Nessas condições, muitas das promessas que Kamala Harris fez durante a campanha poderiam ficar na gaveta, incluindo os programas de apoio à construção imobiliária. Por outro lado, sem um controlo do Congresso, Kamala também dificilmente irá conseguir aumentar o imposto sobre as empresas de 21% para 28%, como é sua intenção.
Uma Presidente Kamala também iria, provavelmente, prolongar o Tax Cuts and Jobs Act (os cortes de impostos lançados por Trump em 2017) mas com algumas alterações de pendor mais social, beneficiando a classe média e baixa. A atual vice-presidente já fez sua a promessa de Joe Biden de nunca aumentar os impostos sobre as famílias com rendimentos anuais abaixo de 400 mil dólares.
Uma das propostas mais sonantes é a concessão de um crédito fiscal de seis mil dólares (cerca de 5.500 euros) às famílias por cada filho, na declaração de rendimentos relativa ao ano em que a criança nasceu. Em cima disso, Kamala Harris já admitiu, também, que poderá recuperar o crédito fiscal de 3.600 dólares que foi lançado na pandemia, para famílias da classe média e baixa.
Ciente de que o acesso à habitação é, também nos EUA, um tema crucial para uma boa parte dos eleitores, a candidata democrata apresentou medidas para essa área. Propôs, sem explicar exatamente como o irá fazer, que o Estado federal ajude a financiar a compra da primeira casa, com até 25 mil dólares. “Muitos americanos trabalham arduamente, poupam e pagam as rendas mês após mês. Mas não conseguem poupar o suficiente, depois de pagarem a renda e outras contas, para poupar o suficiente para dar entrada para a compra de uma casa”, afirmou a candidata às eleições de 5 de novembro.
“Para as empresas europeias, uma Presidência de Kamala [sem controlo do Congresso] não traria muitas alterações comparativamente com a situação atual”, afirma Holger Schmieding, do Berenberg Bank, não antevendo que esse cenário pudesse levar o banco a rever as estimativas de crescimento na Europa em baixa ou em alta, em relação àquilo que neste momento se espera.

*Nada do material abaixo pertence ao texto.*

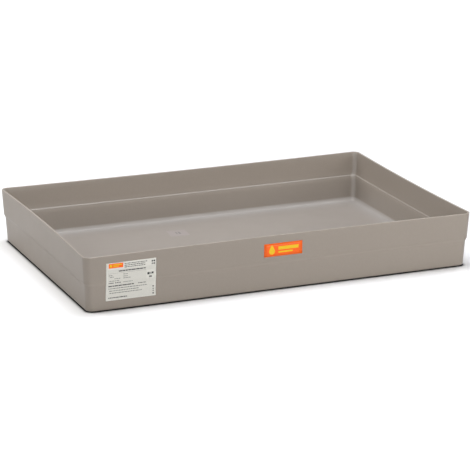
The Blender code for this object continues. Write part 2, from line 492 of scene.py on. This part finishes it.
def rating_prints():
    """The rating label's layout: header, title, table, symbol box and small print."""
    rng = random.Random(7)
    panel, paper, black, grey, pale, orange, yellow = range(1, 8)
    prints = [Print(3.2, 13.4, 97.0, 72.6, panel)]
    prints += [Print(5.0, 1.2, 34.0, 10.4, orange), Print(7.4, 3.4, 11.8, 8.2, yellow)]
    prints += [Print(14.0, 3.4, 31.0, 5.4, yellow), Print(14.0, 6.8, 25.0, 8.2, yellow)]
    for top, end in ((3.2, 82.0), (6.6, 78.0), (10.0, 80.0)):
        prints += text_line(rng, 36.6, end, top, 1.6, grey)
    for left, top, ink in ((91.0, 3.6, black), (94.8, 3.6, black), (91.0, 8.6, pale), (94.8, 8.6, grey)):
        prints.append(Print(left, top, left + 3.0, top + 3.2, ink))
    prints += text_line(rng, 25.0, 79.0, 16.2, 2.2, black, (4.0, 11.0))
    prints.append(Print(3.6, 20.6, 80.0, 20.9, pale))
    rows = ((24.0, 5.2, 13.0), (27.4, 7.0, 15.0), (31.0, 16.6, 28.0), (35.2, 5.6, 26.0))
    for top, start, end in rows:
        prints += text_line(rng, start, end, top, 1.2, pale)
    prints += text_line(rng, 5.2, 15.0, 39.2, 1.7, black) + text_line(rng, 17.8, 29.4, 39.2, 1.7, black)
    for top, end in ((23.6, 43.0), (27.8, 43.0), (31.4, 50.0), (39.2, 53.0)):
        prints += text_line(rng, 34.0, end, top, 1.2, pale)
    prints.append(Print(80.6, 21.4, 95.0, 39.0, paper))
    prints += [Print(82.4, 26.6, 87.0, 31.2, black), Print(91.0, 26.4, 94.8, 30.2, black)]
    prints += [Print(88.4, 27.0, 90.2, 30.6, grey), Print(85.6, 33.8, 91.4, 36.8, grey)]
    prints += text_line(rng, 5.2, 58.4, 45.4, 2.1, black, (3.0, 9.0))
    prints += text_line(rng, 64.4, 79.6, 45.2, 1.7, grey)
    for top, start, end in ((50.6, 5.2, 82.0), (55.2, 6.6, 66.0), (59.6, 7.2, 72.0)):
        prints += text_line(rng, start, end, top, 1.5, pale)
    prints += text_line(rng, 5.0, 42.4, 68.6, 1.8, black)
    for top, height in ((54.6, 2.6), (59.8, 1.6), (63.8, 1.6), (68.4, 2.8)):
        prints.append(Print(93.4, top, 96.2, top + height, black))
    return prints


def build_rating_label(inks):
    low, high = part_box("rating_label")
    centre_x, centre_z = (low[0] + high[0]) / 2, (low[2] + high[2]) / 2
    size = (1000 * (high[0] - low[0]), 1000 * (high[2] - low[2]))
    bends = divide(0.0, size[1], 50)
    along = divide(0.0, size[0], 10)

    def place(u, v):
        return on_front_wall(centre_x + u, centre_z + v)

    label = printed_sheet("rating_label_film", size, rating_prints(), place, inks, along, bends)
    label.data.shade_smooth()
    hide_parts("rating_label")
    thicken(label, FILM)


def drop_outline(centre, radius, tip, steps=40):
    """A drop: a circle below, drawn out to a point at the top."""
    points = []
    for turn in divide(0.0, 2 * math.pi, steps)[:-1]:
        across, up = math.sin(turn), -math.cos(turn)
        stretch = smooth_step(up) * (tip - radius)
        slim = 1.0 - 0.55 * smooth_step(up)
        points.append((centre[0] + radius * across * slim, centre[1] + radius * up + stretch))
    return points


def ink_shape(name, points, place, material):
    """A flat printed shape, a hair proud of its film."""
    bm = bmesh.new()
    bm.faces.new([bm.verts.new((x, y, 0.0)) for x, y in points])
    bmesh.ops.triangulate(bm, faces=bm.faces)
    for vert in bm.verts:
        vert.co = place(vert.co.x, vert.co.y)
    shape = new_object(name, bm)
    shape.data.materials.append(material)
    thicken(shape, INK)
    return shape


def build_front_sticker(inks):
    """An orange sticker with a yellow drop and two plain yellow bars."""
    low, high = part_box("front_sticker")
    centre_x, centre_z = (low[0] + high[0]) / 2, (low[2] + high[2]) / 2
    size = (1000 * (high[0] - low[0]), 1000 * (high[2] - low[2]))
    prints = [Print(30.0, 7.0, 72.0, 13.6, 1), Print(30.0, 16.6, 60.0, 19.4, 1)]

    def place(u, v):
        return on_front_wall(centre_x + u, centre_z + v)

    def place_ink(u, v):
        return on_front_wall(centre_x + u, centre_z + v, FILM + INK)

    bends = (divide(0, size[0], 8), divide(0, size[1], 4))
    sticker = printed_sheet("front_sticker_film", size, prints, place, inks, *bends)
    sticker.data.shade_smooth()
    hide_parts("front_sticker")
    thicken(sticker, FILM)
    outline_points = drop_outline((-0.0235, -0.0025), 0.0062, 0.0118)
    drop = ink_shape("front_sticker_drop", outline_points, place_ink, inks[1])


def build_floor_sticker(film, ink):
    low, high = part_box("floor_sticker")
    centre = Vector(((low[0] + high[0]) / 2, (low[1] + high[1]) / 2, SKIN))
    turn = Matrix.Rotation(FLOOR_STICKER_TURN, 3, "Z")
    prints = [Print(15.0, 12.0, 18.0, 26.0, 1), Print(20.5, 12.0, 25.0, 27.0, 1)]

    def place(u, v):
        return centre + turn @ Vector((u, v, FLOOR_STICKER_LIFT))

    size = (FLOOR_STICKER_SIDE, FLOOR_STICKER_SIDE)
    sticker = printed_sheet("floor_sticker_film", size, prints, place, [film, ink])
    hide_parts("floor_sticker")
    thicken(sticker, FLOOR_FILM)


# ---------------------------------------------------------------- studio

MIDDLE = (0.0, 0.0, 0.05)
FRONT_TINT = (1.0, 0.986, 0.966)
TOP_TINT = (0.913, 0.938, 1.0)
OPENING_MARGIN = 0.0145
FLOOR_HALF_SIZE = 30.0


def area_light(name, place, aim, size, power, colour=(1.0, 1.0, 1.0)):
    light = bpy.data.lights.new(name, "AREA")
    light.shape = "RECTANGLE"
    light.size, light.size_y = size
    light.energy = power
    light.color = colour
    lamp = bpy.data.objects.new(name, light)
    lamp.location = place
    lamp.rotation_euler = (Vector(aim) - Vector(place)).to_track_quat("-Z", "Y").to_euler()
    bpy.context.scene.collection.objects.link(lamp)


def around(azimuth, elevation, distance):
    """A light's place round the pan, and the point it aims at. Azimuth 0 is in front of the pan."""
    a, e = math.radians(azimuth), math.radians(elevation)
    place = (math.sin(a) * math.cos(e), -math.cos(a) * math.cos(e), math.sin(e))
    return tuple(distance * c for c in place), MIDDLE


def build_world():
    world = bpy.data.worlds.new("studio")
    world.use_nodes = True
    background = world.node_tree.nodes["Background"]
    background.inputs["Color"].default_value = (1.0, 1.0, 1.0, 1.0)
    background.inputs["Strength"].default_value = 0.02
    bpy.context.scene.world = world


def build_lights():
    area_light("front_fill", *around(3.0, 15.0, 3.5), (1.6, 1.2), 51.5, FRONT_TINT)
    area_light("left_front_fill", *around(300.0, 15.0, 3.6), (1.6, 1.2), 14.5, FRONT_TINT)
    area_light("right_back_fill", *around(120.0, 15.0, 3.6), (1.6, 1.2), 42.0, FRONT_TINT)
    area_light("back_fill", *around(180.0, 15.0, 3.6), (1.6, 1.2), 3.6, TOP_TINT)
    area_light("right_front_kicker", (1.0, -1.3, 0.45), MIDDLE, (0.6, 0.5), 4.9, FRONT_TINT)
    area_light("left_back_kicker", (-1.7, 0.8, 0.8), MIDDLE, (0.8, 0.6), 13.5, FRONT_TINT)
    area_light("top_softbox", (0.0, 0.0, 2.6), MIDDLE, (1.0, 1.0), 21.2, TOP_TINT)
    area_light("top_left_softbox", (-1.0, 0.0, 2.6), MIDDLE, (1.0, 1.0), 24.0, FRONT_TINT)
    area_light("top_right_softbox", (1.0, 0.0, 2.6), MIDDLE, (1.0, 1.0), 16.8, TOP_TINT)
    area_light("top_back_softbox", (0.0, 1.0, 2.6), MIDDLE, (1.0, 1.0), 15.1, TOP_TINT)
    area_light("underside_softbox", (0.0, 0.0, -2.0), MIDDLE, (1.4, 1.0), 50.0)


def build_floor():
    """A wide floor with an opening hidden under the base, for the lamp that lights the underside."""
    bm = bmesh.new()
    half_x, half_y = LENGTH / 2 - OPENING_MARGIN, WIDTH / 2 - OPENING_MARGIN
    opening = [bm.verts.new((x * half_x, y * half_y, 0.0)) for x, y in CORNERS]
    edge = [bm.verts.new((x * FLOOR_HALF_SIZE, y * FLOOR_HALF_SIZE, 0.0)) for x, y in CORNERS]
    for i in range(4):
        bm.faces.new((opening[i], opening[i - 1], edge[i - 1], edge[i]))
    floor = new_object("studio_floor", bm, body=None)
    floor.data.materials.append(floor_material())


CAMERA_AZIMUTH = math.radians(-22.5742)
CAMERA_ELEVATION = math.radians(16.5892)
CAMERA_ROLL = math.radians(-0.1196)
CAMERA_LENS = 177.88
CAMERA_SENSOR = 36.0
# How far right, up and back the camera stands, in multiples of the pan's length.
CAMERA_STAND = (0.0085, 0.0441, 5.8174)


def build_camera():
    """Stands where the photographer did. Azimuth 0 is in front of the pan."""
    azimuth, elevation = CAMERA_AZIMUTH, CAMERA_ELEVATION
    back = Vector(
        (
            math.sin(azimuth) * math.cos(elevation),
            -math.cos(azimuth) * math.cos(elevation),
            math.sin(elevation),
        )
    )
    right = (-back).cross(Vector((0.0, 0.0, 1.0))).normalized()
    up = right.cross(-back)
    turned = Matrix.Rotation(-CAMERA_ROLL, 3, back)
    right, up = turned @ right, turned @ up
    data = bpy.data.cameras.new("camera")
    data.sensor_width = CAMERA_SENSOR
    data.lens = CAMERA_LENS
    data.clip_end = 200.0
    camera = bpy.data.objects.new("camera", data)
    across, above, away = CAMERA_STAND
    stand = (across * right + above * up + away * back) * LENGTH
    camera.matrix_world = Matrix.Translation(stand) @ Matrix((right, up, back)).transposed().to_4x4()
    bpy.context.scene.collection.objects.link(camera)
    bpy.context.scene.camera = camera


def main():
    bpy.context.scene.view_settings.view_transform = "Standard"
    tray = build_tray()
    tray.data.materials.append(laminate_material())
    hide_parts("tray")
    white = film_material("label_white", (0.74, 0.73, 0.68), 0.38)
    panel = film_material("label_panel", (0.67, 0.66, 0.61), 0.38)
    black = film_material("label_black", (0.04, 0.04, 0.04), 0.40)
    grey = film_material("label_grey", (0.11, 0.11, 0.10), 0.40)
    pale = film_material("label_pale_grey", (0.20, 0.20, 0.185), 0.40)
    orange = film_material("sticker_orange", (1.0, 0.135, 0.001), 0.34)
    yellow = film_material("sticker_yellow", (0.88, 0.56, 0.006), 0.34)
    paper = film_material("label_paper", (0.73, 0.72, 0.67), 0.38)
    clear = film_material("clear_film", (0.400, 0.357, 0.340), 0.34)
    mark = film_material("clear_film_mark", (0.235, 0.217, 0.207), 0.34)
    build_rating_label([white, panel, paper, black, grey, pale, orange, yellow])
    build_front_sticker([orange, yellow])
    build_floor_sticker(clear, mark)
    build_world()
    build_lights()
    build_floor()
    build_camera()


main()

Cenário 4 – Kamala Harris vence e democratas controlam, também, o Congresso
Este é, tudo indica, o cenário menos provável entre os quatro apresentados. Aí, sim, Kamala Harris teria poder para “reestruturar o sistema fiscal, com mais reduções de impostos para a classe baixa e para a classe média, em parte compensando isso com o aumento dos impostos cobrados às empresas”, diz Holger Schmieding.

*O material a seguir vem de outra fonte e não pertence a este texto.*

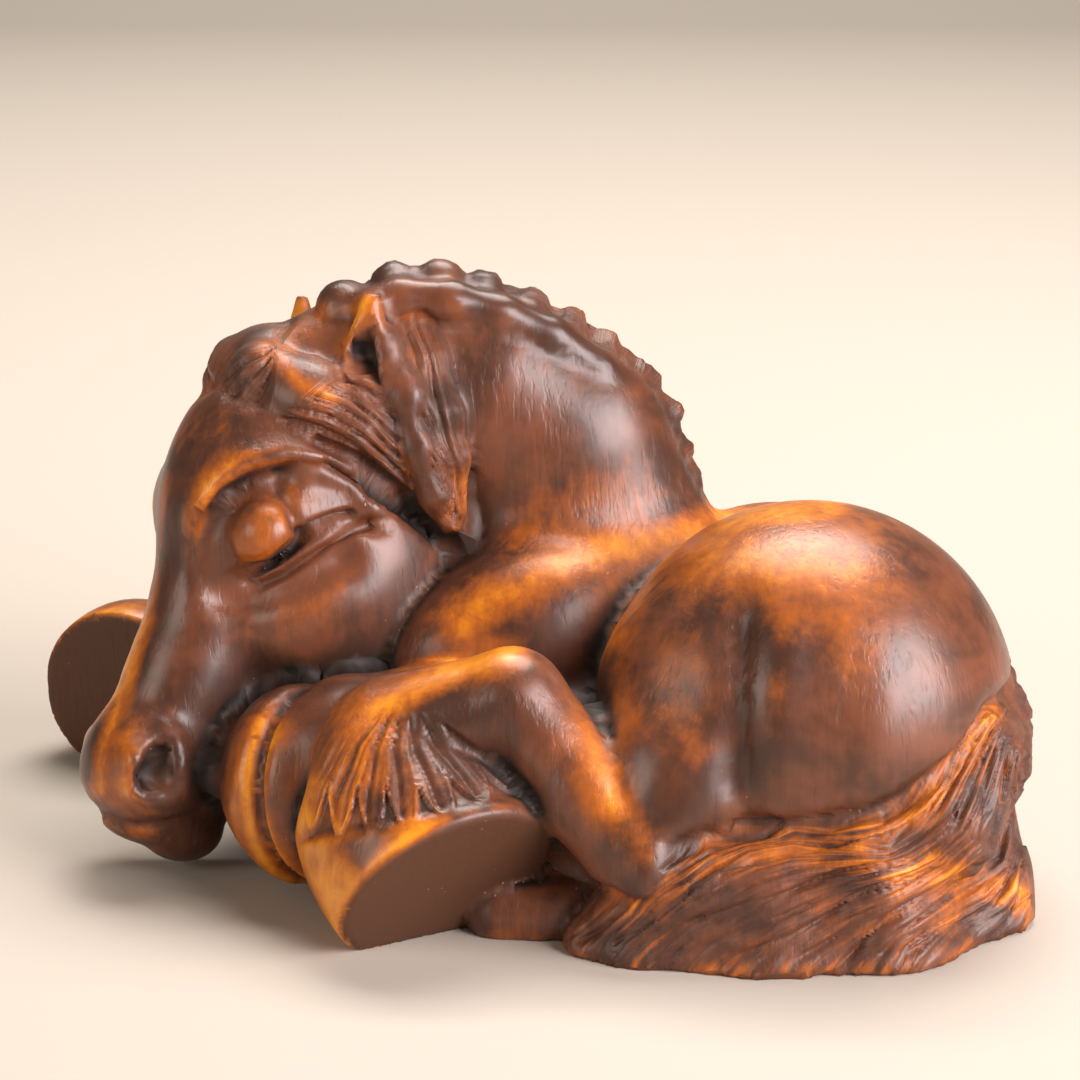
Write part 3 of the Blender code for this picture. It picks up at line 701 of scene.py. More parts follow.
def locks(across, along, count, seed):
    """Strands: how deep each point lies below the fullest of them, from 0 to 1."""
    phase = across * count + WAVER * np.sin(along * WAVER_RATE + seed)
    phase = phase + SLOW_WAVER * np.sin(along * SLOW_RATE * count + 2 * seed)
    sunk = 0.5 + 0.5 * np.sin(np.floor(phase) * 12.9 + seed * 7.7)
    between = grooves(phase)
    return between * GROOVE_SHARE + (1 - GROOVE_SHARE) * sunk * (1 - between)


# %% Guides for the tail, the temple, the forelock and the feather
TAIL_GUIDES = [
    [(990, 690), (937, 750), (893, 787), (827, 817), (760, 828), (703, 830), (683, 853), (627, 903),
     (575, 945)],
    [(997, 713), (957, 773), (918, 832), (893, 850), (843, 845), (793, 837), (747, 845), (710, 867),
     (660, 907), (610, 947)],
    [(1003, 727), (977, 780), (960, 827), (913, 863), (860, 870), (807, 880), (760, 897), (717, 923),
     (677, 950), (647, 970)],
    [(1010, 733), (993, 800), (973, 840), (943, 870), (893, 890), (847, 903), (807, 923), (760, 950),
     (727, 975)],
    [(1023, 750), (1017, 813), (1003, 853), (960, 887), (913, 913), (860, 940), (813, 975)],
    [(1030, 773), (1025, 840), (1020, 867), (993, 900), (953, 927), (913, 953), (887, 980)],
    [(1033, 867), (1040, 893), (1020, 920), (990, 940), (973, 960), (960, 980)],
    [(1042, 873), (1050, 923), (1035, 960), (1015, 985)],
]
TEMPLE_GUIDES = [
    [(259, 428), (290, 443), (340, 456), (371, 477), (402, 496), (427, 515), (443, 531)],
    [(271, 415), (309, 427), (349, 443), (381, 465), (409, 490), (440, 524)],
    [(290, 409), (327, 418), (365, 440), (390, 459), (418, 487), (443, 515)],
    [(284, 393), (309, 396), (340, 406), (371, 424), (396, 452), (421, 481), (446, 515)],
    [(271, 365), (309, 384), (349, 396), (384, 421), (415, 456), (449, 496)],
    [(284, 356), (327, 365), (365, 387), (396, 415), (431, 459), (452, 499)],
    [(327, 359), (365, 377), (402, 409), (437, 459), (456, 509)],
    [(390, 318), (402, 365), (421, 415), (446, 465), (459, 515)],
    [(406, 300), (427, 355), (443, 415), (462, 471), (465, 521)],
    [(430, 295), (452, 355), (465, 415), (473, 459), (470, 530)],
]
FORELOCK_GUIDES = [
    [(277, 340), (231, 344), (202, 365), (183, 402), (176, 440)],
    [(277, 346), (240, 359), (212, 387), (196, 421), (190, 445)],
    [(277, 349), (252, 371), (227, 396), (215, 427), (212, 445)],
    [(277, 352), (265, 381), (246, 409), (237, 440)],
    [(280, 359), (276, 387), (268, 415), (262, 438)],
]
FEATHER_GUIDES = [
    [(385, 700), (330, 740), (300, 800), (294, 850)],
    [(392, 700), (350, 740), (325, 790), (318, 855)],
    [(398, 702), (370, 745), (355, 790), (352, 855)],
    [(404, 704), (388, 750), (385, 790), (390, 852)],
    [(412, 706), (410, 750), (420, 795), (435, 838)],
    [(420, 706), (432, 745), (455, 785), (480, 820)],
    [(430, 706), (455, 740), (490, 775), (520, 808)],
    [(440, 706), (475, 735), (515, 770), (548, 800)],
]
print("guides:", len(TAIL_GUIDES), "for the tail,", len(TEMPLE_GUIDES), "for the temple,",
      len(FORELOCK_GUIDES), "for the forelock,", len(FEATHER_GUIDES), "for the feather")

# %% [markdown]
# Hair and sharp rims need closer points than the smooth rump does. Rather than a finer skin everywhere, the
# edges there are cut in two, which gives four squares for one and leaves the rest light. How sharply the skin
# bends is read from the field: a little above a crease, or a little below a ridge, it is nearer to
# zero than it is over flat skin. Four places are cut twice: the strands that face the camera, the lashes,
# the feather over the near hoof, and the sharpest rims, such as those of the soles.

# %% A finer skin where the hair is
FACING_FADE = 0.35
TAIL_REACH = (0.7, 0.6)
HAIR_REACH = (0.6, 0.5)
BEHIND_REACH = (1.0, 0.8)
SKULL_REACH = (1.0, 0.8)
LOCK_FADE = 1.5
RIM_REACH = 0.7
RIM_INSIDE = 0.72
RIM_OUTSIDE = 1.3
CORONET_REACH = 7


def within_reach(d, reach):
    """1 where a part's field is well below a limit, 0 above it; reach is the limit and its fade."""
    limit, fade = reach
    return ramp((limit - d) / fade)


def facing_camera(p, normal):
    """1 where the skin faces the camera, 0 where it turns away."""
    to_camera = np.array(CAMERA_PLACE) - p
    to_camera /= lengths(to_camera)[:, None]
    return ramp((to_camera * normal).sum(axis=1) / FACING_FADE)


def normals_of(p):
    slope = slope_of(p)
    return slope / np.maximum(lengths(slope), 1e-9)[:, None]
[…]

Nos últimos dias, Kamala Harris apresentou um plano para multiplicar por 10 a dedução fiscal para os novos pequenos negócios, para até 50 mil dólares (atualmente são cinco mil dólares). Em particular, a candidata quer ajudar os homens negros a lançarem os seus próprios negócios, com até 20 mil dólares em empréstimos – que, em caso de cumprimento das regras, serão a fundo perdido.
A candidata democrata aventou, até, a hipótese de avançar com um perdão total das dívidas que os americanos tenham contraído para pagar cuidados de saúde, num modelo similar ao que foi aplicado nos empréstimos para estudos superiores.
Estas são medidas, tal como as relacionadas com a habitação, que Kamala Harris terá maior dificuldade em ver aprovadas se não controlar o Congresso. Mas se o partido democrata conseguir esse controlo, algo que as sondagens consideram improvável, “a política orçamental dos EUA tornar-se-ia ligeiramente mais expansionista do que no terceiro cenário, mas significativamente menos expansionista do que no segundo cenário (Trump com controlo republicano do Congresso)”, acrescenta o economista-chefe do Berenberg Bank.
Na sua análise comparativa, o Committee for a Responsible Federal Budget lamentou que “tanto o candidato republicano como o democrata apresentaram planos de campanha que, na melhor das hipóteses, manteriam o status quo e, na pior das hipóteses, aumentariam tremendamente a nossa dívida e o nosso défice orçamental”.
“Mesmo no melhor cenário”, salienta o estudo, “nenhum dos dois planos seria suficiente para colocar a dívida num caminho descendente e criar condições para que a América tenha um futuro orçamental mais seguro e sustentável.”